Band gap values of up and down spin channels of BiFe0.83Ni0.17O3 with six various OVs configurations and their electronic behaviour at the Fermi level from the total density of states.

configuration	electronic behaviour at the Fermi level in total density of states	up and down spin channel band gaps (eV)
1 OV nearer to Ni (A)	SGS	1.5, 0.2
1 OV nearer to Ni and second OV nearer to first OV (B)	BMS	0.6, 0.4
1 OV nearer to Ni and second OV farther to first OV (C)	BMS	1.6, 0.8
1 OV farther to Ni (D)	BMS	1.9, 1.0
1 OV farther to Ni and second OV nearer to first OV (E)	HM	0.4, 0.0
1 OV farther to Ni and second OV farther to first OV (F)	conductivity	0.0, 0.0

Conclusion

In summary, we present the impact of OVs both nearer and farther to the Ni ion in BiFe0.83Ni0.17O3 and its existence will modulate both the electronic structure and magnetization properties of BiFe0.83Ni0.17O3 significantly according to their precise locations, and these results can boost up the further investigation in experiments.

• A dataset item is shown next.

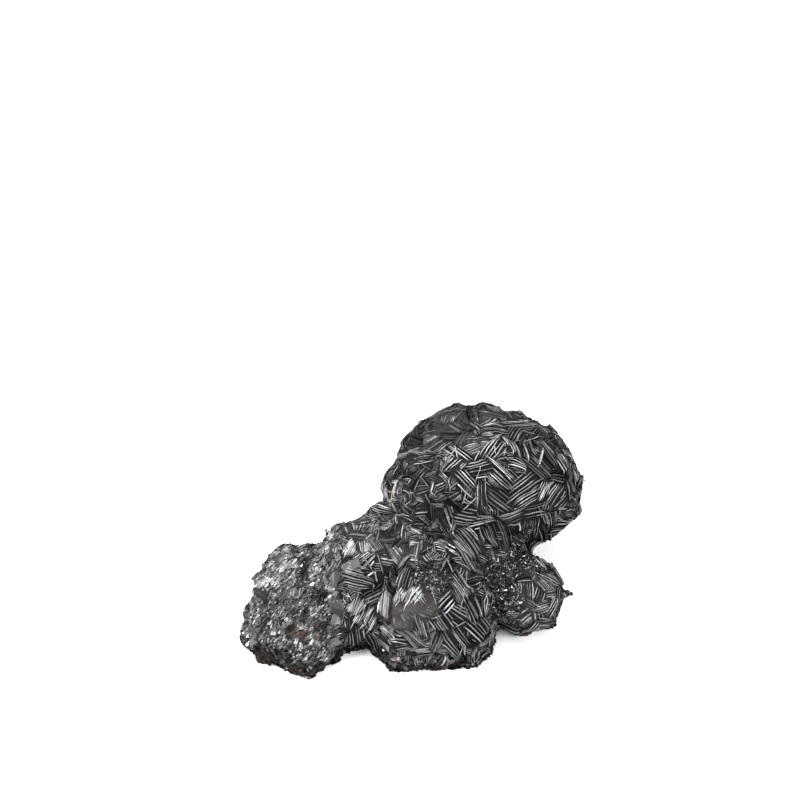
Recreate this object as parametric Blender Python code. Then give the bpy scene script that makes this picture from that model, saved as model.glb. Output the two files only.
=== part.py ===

The existence of half-metallicity, SGS and BMS in BiFe0.83Ni0.17O3 depends on the exact location of OVs. We have found the formation energy to be lowest for the configuration in which OV is farther away from the nickel atom indicating greater stability of this configuration compared to others. Further work is heading towards the impact of OVs on its charge density patterns with bonding, optical and electrical properties.